Stated goal:
Return each line of the material verbatim.

Provided material:
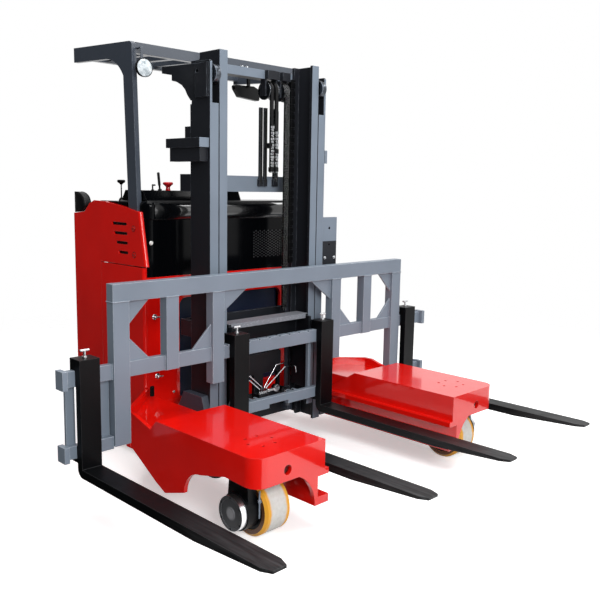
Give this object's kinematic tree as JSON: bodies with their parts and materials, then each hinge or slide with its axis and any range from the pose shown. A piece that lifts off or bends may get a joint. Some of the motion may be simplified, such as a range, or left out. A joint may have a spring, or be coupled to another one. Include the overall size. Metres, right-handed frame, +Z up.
{
  "type": "multidirectional reach truck",
  "caption": "Multidirectional reach truck with a wide fork carriage on a reaching two-stage mast, load legs with steerable wheels and a standing operator's place.",
  "frame": {"origin": "floor level under the middle of the machine's length and width", "axes": "+Z up, +X to the right seen from the fork side, forks towards -Y"},
  "size_m": [2.66, 2.44, 2.29],
  "materials": {
    "red_paint": "gloss enamel",
    "grey_paint": "satin powder coat",
    "charcoal_paint": "satin powder coat",
    "black_steel": "satin paint",
    "gloss_black": "polished",
    "black_plastic": "fine grain",
    "battery_blue": "satin paint",
    "chrome_plate": "polished",
    "bare_steel": "turned",
    "yellow_polyurethane": "smooth",
    "black_rubber": "matt",
    "red_plastic": "smooth",
    "black_vinyl": "grained",
    "mirror_glass": "polished",
    "lamp_glass": "clear"
  },
  "bodies": {
    "chassis": {"load_leg_left": "red_paint", "load_leg_right": "red_paint", "swivel_motors": "black_steel", "chassis_frame": "red_paint", "reach_cylinder": "charcoal_paint", "battery": "battery_blue", "front_panel": "red_paint", "front_cover": "gloss_black", "console": "black_plastic", "stop_knob": "red_plastic", "control_levers": "black_plastic", "side_panels": "red_paint", "side_flaps": "red_paint", "hip_pad": "black_vinyl", "overhead_guard": "charcoal_paint", "work_lamp": "lamp_glass", "mirror": "mirror_glass"},
    "reach_carriage": {"reach_carriage": "charcoal_paint", "reach_rod": "chrome_plate", "outer_mast_rails": "charcoal_paint", "outer_mast_cross_members": "charcoal_paint", "lift_cylinders": "charcoal_paint"},
    "inner_mast": {"inner_mast_rails": "grey_paint", "inner_mast_cross_members": "charcoal_paint", "lift_rods": "chrome_plate", "mast_rollers": "bare_steel", "lift_chains_and_hose_carrier": "black_plastic"},
    "lift_carriage": {"lift_carriage": "charcoal_paint", "carriage_rollers": "bare_steel", "tilt_cylinders": "black_steel", "hydraulic_pipes": "chrome_plate"},
    "tilt_rods": {"tilt_rods": "chrome_plate"},
    "fork_frame": {"fork_bars": "grey_paint", "frame_top_rail": "grey_paint", "frame_posts": "grey_paint", "frame_ties": "grey_paint"},
    "fork_outer_left": {"fork_outer_left": "black_steel"},
    "fork_inner_left": {"fork_inner_left": "black_steel"},
    "fork_inner_right": {"fork_inner_right": "black_steel"},
    "fork_outer_right": {"fork_outer_right": "black_steel"},
    "swivel_left": {"load_swivel_left": "black_steel", "load_motor_left": "bare_steel"},
    "swivel_right": {"load_swivel_right": "black_steel", "load_motor_right": "bare_steel"},
    "wheel_left": {"load_hub_left": "black_steel", "load_tyre_left": "yellow_polyurethane"},
    "wheel_right": {"load_hub_right": "black_steel", "load_tyre_right": "yellow_polyurethane"},
    "drive_yoke": {"drive_yoke": "black_steel"},
    "drive_wheel": {"drive_wheel": "black_rubber"},
    "caster_fork": {"caster_fork": "black_steel"},
    "caster_wheels": {"caster_wheels": "black_rubber"}
  },
  "joints": [
    {"name": "reach", "type": "slide", "parent": "chassis", "child": "reach_carriage", "axis": [0, -1, 0], "range_m": [0, 0.56]},
    {"name": "mast_lift", "type": "slide", "parent": "reach_carriage", "child": "inner_mast", "axis": [0, 0, 1], "range_m": [-0.09, 1.35]},
    {"name": "fork_lift", "type": "slide", "parent": "inner_mast", "child": "lift_carriage", "axis": [0, 0, 1], "range_m": [-0.09, 1.35]},
    {"name": "fork_tilt", "type": "hinge", "parent": "lift_carriage", "child": "fork_frame", "pos_m": [0, 0.14, 0.655], "axis": [1, 0, 0], "range_deg": [-5, 3]},
    {"name": "tilt_rod_slide", "type": "slide", "parent": "lift_carriage", "child": "tilt_rods", "axis": [0, 1, 0], "range_m": [-0.029, 0.0175]},
    {"name": "fork_slide_outer_left", "type": "slide", "parent": "fork_frame", "child": "fork_outer_left", "axis": [1, 0, 0], "range_m": [-0.042, 0.085]},
    {"name": "fork_slide_inner_left", "type": "slide", "parent": "fork_frame", "child": "fork_inner_left", "axis": [1, 0, 0], "range_m": [-0.04, 0.257]},
    {"name": "fork_slide_inner_right", "type": "slide", "parent": "fork_frame", "child": "fork_inner_right", "axis": [1, 0, 0], "range_m": [-0.284, 0.013]},
    {"name": "fork_slide_outer_right", "type": "slide", "parent": "fork_frame", "child": "fork_outer_right", "axis": [1, 0, 0], "range_m": [-0.023, 0.104]},
    {"name": "load_swivel_left", "type": "hinge", "parent": "chassis", "child": "swivel_left", "pos_m": [-0.735, -0.587, 0.373], "axis": [0, 0, 1], "range_deg": [0, 90]},
    {"name": "load_swivel_right", "type": "hinge", "parent": "chassis", "child": "swivel_right", "pos_m": [0.735, -0.587, 0.373], "axis": [0, 0, -1], "range_deg": [0, 90]},
    {"name": "load_wheel_left", "type": "hinge", "parent": "swivel_left", "child": "wheel_left", "pos_m": [-0.735, -0.587, 0.13], "axis": [1, 0, 0], "continuous": true},
    {"name": "load_wheel_right", "type": "hinge", "parent": "swivel_right", "child": "wheel_right", "pos_m": [0.735, -0.587, 0.13], "axis": [1, 0, 0], "continuous": true},
    {"name": "drive_steer", "type": "hinge", "parent": "chassis", "child": "drive_yoke", "pos_m": [-0.25, 0.75, 0.3], "axis": [0, 0, 1], "range_deg": [-95, 95]},
    {"name": "drive_spin", "type": "hinge", "parent": "drive_yoke", "child": "drive_wheel", "pos_m": [-0.25, 0.75, 0.125], "axis": [1, 0, 0], "continuous": true},
    {"name": "caster_swivel", "type": "hinge", "parent": "chassis", "child": "caster_fork", "pos_m": [0.33, 0.99, 0.24], "axis": [0, 0, 1], "continuous": true},
    {"name": "caster_spin", "type": "hinge", "parent": "caster_fork", "child": "caster_wheels", "pos_m": [0.33, 1.03, 0.075], "axis": [1, 0, 0], "continuous": true}
  ],
  "couplings": [
    {"joint": "fork_lift", "follows": "mast_lift", "ratio": 1},
    {"joint": "tilt_rod_slide", "follows": "fork_tilt", "m_per_rad": 0.33}
  ]
}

Response for this exercise:
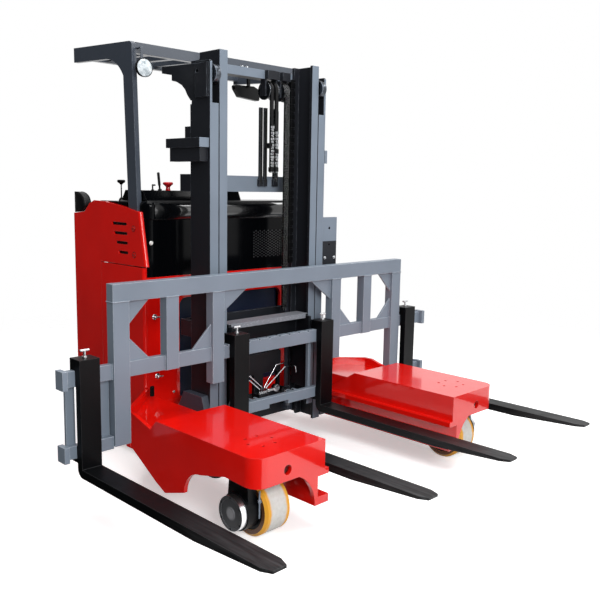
Give this object's kinematic tree as JSON: bodies with their parts and materials, then each hinge or slide with its axis and any range from the pose shown. A piece that lifts off or bends may get a joint. Some of the motion may be simplified, such as a range, or left out. A joint may have a spring, or be coupled to another one. Include the overall size. Metres, right-handed frame, +Z up.
{
  "type": "multidirectional reach truck",
  "caption": "Multidirectional reach truck with a wide fork carriage on a reaching two-stage mast, load legs with steerable wheels and a standing operator's place.",
  "frame": {"origin": "floor level under the middle of the machine's length and width", "axes": "+Z up, +X to the right seen from the fork side, forks towards -Y"},
  "size_m": [2.66, 2.44, 2.29],
  "materials": {
    "red_paint": "gloss enamel",
    "grey_paint": "satin powder coat",
    "charcoal_paint": "satin powder coat",
    "black_steel": "satin paint",
    "gloss_black": "polished",
    "black_plastic": "fine grain",
    "battery_blue": "satin paint",
    "chrome_plate": "polished",
    "bare_steel": "turned",
    "yellow_polyurethane": "smooth",
    "black_rubber": "matt",
    "red_plastic": "smooth",
    "black_vinyl": "grained",
    "mirror_glass": "polished",
    "lamp_glass": "clear"
  },
  "bodies": {
    "chassis": {"load_leg_left": "red_paint", "load_leg_right": "red_paint", "swivel_motors": "black_steel", "chassis_frame": "red_paint", "reach_cylinder": "charcoal_paint", "battery": "battery_blue", "front_panel": "red_paint", "front_cover": "gloss_black", "console": "black_plastic", "stop_knob": "red_plastic", "control_levers": "black_plastic", "side_panels": "red_paint", "side_flaps": "red_paint", "hip_pad": "black_vinyl", "overhead_guard": "charcoal_paint", "work_lamp": "lamp_glass", "mirror": "mirror_glass"},
    "reach_carriage": {"reach_carriage": "charcoal_paint", "reach_rod": "chrome_plate", "outer_mast_rails": "charcoal_paint", "outer_mast_cross_members": "charcoal_paint", "lift_cylinders": "charcoal_paint"},
    "inner_mast": {"inner_mast_rails": "grey_paint", "inner_mast_cross_members": "charcoal_paint", "lift_rods": "chrome_plate", "mast_rollers": "bare_steel", "lift_chains_and_hose_carrier": "black_plastic"},
    "lift_carriage": {"lift_carriage": "charcoal_paint", "carriage_rollers": "bare_steel", "tilt_cylinders": "black_steel", "hydraulic_pipes": "chrome_plate"},
    "tilt_rods": {"tilt_rods": "chrome_plate"},
    "fork_frame": {"fork_bars": "grey_paint", "frame_top_rail": "grey_paint", "frame_posts": "grey_paint", "frame_ties": "grey_paint"},
    "fork_outer_left": {"fork_outer_left": "black_steel"},
    "fork_inner_left": {"fork_inner_left": "black_steel"},
    "fork_inner_right": {"fork_inner_right": "black_steel"},
    "fork_outer_right": {"fork_outer_right": "black_steel"},
    "swivel_left": {"load_swivel_left": "black_steel", "load_motor_left": "bare_steel"},
    "swivel_right": {"load_swivel_right": "black_steel", "load_motor_right": "bare_steel"},
    "wheel_left": {"load_hub_left": "black_steel", "load_tyre_left": "yellow_polyurethane"},
    "wheel_right": {"load_hub_right": "black_steel", "load_tyre_right": "yellow_polyurethane"},
    "drive_yoke": {"drive_yoke": "black_steel"},
    "drive_wheel": {"drive_wheel": "black_rubber"},
    "caster_fork": {"caster_fork": "black_steel"},
    "caster_wheels": {"caster_wheels": "black_rubber"}
  },
  "joints": [
    {"name": "reach", "type": "slide", "parent": "chassis", "child": "reach_carriage", "axis": [0, -1, 0], "range_m": [0, 0.56]},
    {"name": "mast_lift", "type": "slide", "parent": "reach_carriage", "child": "inner_mast", "axis": [0, 0, 1], "range_m": [-0.09, 1.35]},
    {"name": "fork_lift", "type": "slide", "parent": "inner_mast", "child": "lift_carriage", "axis": [0, 0, 1], "range_m": [-0.09, 1.35]},
    {"name": "fork_tilt", "type": "hinge", "parent": "lift_carriage", "child": "fork_frame", "pos_m": [0, 0.14, 0.655], "axis": [1, 0, 0], "range_deg": [-5, 3]},
    {"name": "tilt_rod_slide", "type": "slide", "parent": "lift_carriage", "child": "tilt_rods", "axis": [0, 1, 0], "range_m": [-0.029, 0.0175]},
    {"name": "fork_slide_outer_left", "type": "slide", "parent": "fork_frame", "child": "fork_outer_left", "axis": [1, 0, 0], "range_m": [-0.042, 0.085]},
    {"name": "fork_slide_inner_left", "type": "slide", "parent": "fork_frame", "child": "fork_inner_left", "axis": [1, 0, 0], "range_m": [-0.04, 0.257]},
    {"name": "fork_slide_inner_right", "type": "slide", "parent": "fork_frame", "child": "fork_inner_right", "axis": [1, 0, 0], "range_m": [-0.284, 0.013]},
    {"name": "fork_slide_outer_right", "type": "slide", "parent": "fork_frame", "child": "fork_outer_right", "axis": [1, 0, 0], "range_m": [-0.023, 0.104]},
    {"name": "load_swivel_left", "type": "hinge", "parent": "chassis", "child": "swivel_left", "pos_m": [-0.735, -0.587, 0.373], "axis": [0, 0, 1], "range_deg": [0, 90]},
    {"name": "load_swivel_right", "type": "hinge", "parent": "chassis", "child": "swivel_right", "pos_m": [0.735, -0.587, 0.373], "axis": [0, 0, -1], "range_deg": [0, 90]},
    {"name": "load_wheel_left", "type": "hinge", "parent": "swivel_left", "child": "wheel_left", "pos_m": [-0.735, -0.587, 0.13], "axis": [1, 0, 0], "continuous": true},
    {"name": "load_wheel_right", "type": "hinge", "parent": "swivel_right", "child": "wheel_right", "pos_m": [0.735, -0.587, 0.13], "axis": [1, 0, 0], "continuous": true},
    {"name": "drive_steer", "type": "hinge", "parent": "chassis", "child": "drive_yoke", "pos_m": [-0.25, 0.75, 0.3], "axis": [0, 0, 1], "range_deg": [-95, 95]},
    {"name": "drive_spin", "type": "hinge", "parent": "drive_yoke", "child": "drive_wheel", "pos_m": [-0.25, 0.75, 0.125], "axis": [1, 0, 0], "continuous": true},
    {"name": "caster_swivel", "type": "hinge", "parent": "chassis", "child": "caster_fork", "pos_m": [0.33, 0.99, 0.24], "axis": [0, 0, 1], "continuous": true},
    {"name": "caster_spin", "type": "hinge", "parent": "caster_fork", "child": "caster_wheels", "pos_m": [0.33, 1.03, 0.075], "axis": [1, 0, 0], "continuous": true}
  ],
  "couplings": [
    {"joint": "fork_lift", "follows": "mast_lift", "ratio": 1},
    {"joint": "tilt_rod_slide", "follows": "fork_tilt", "m_per_rad": 0.33}
  ]
}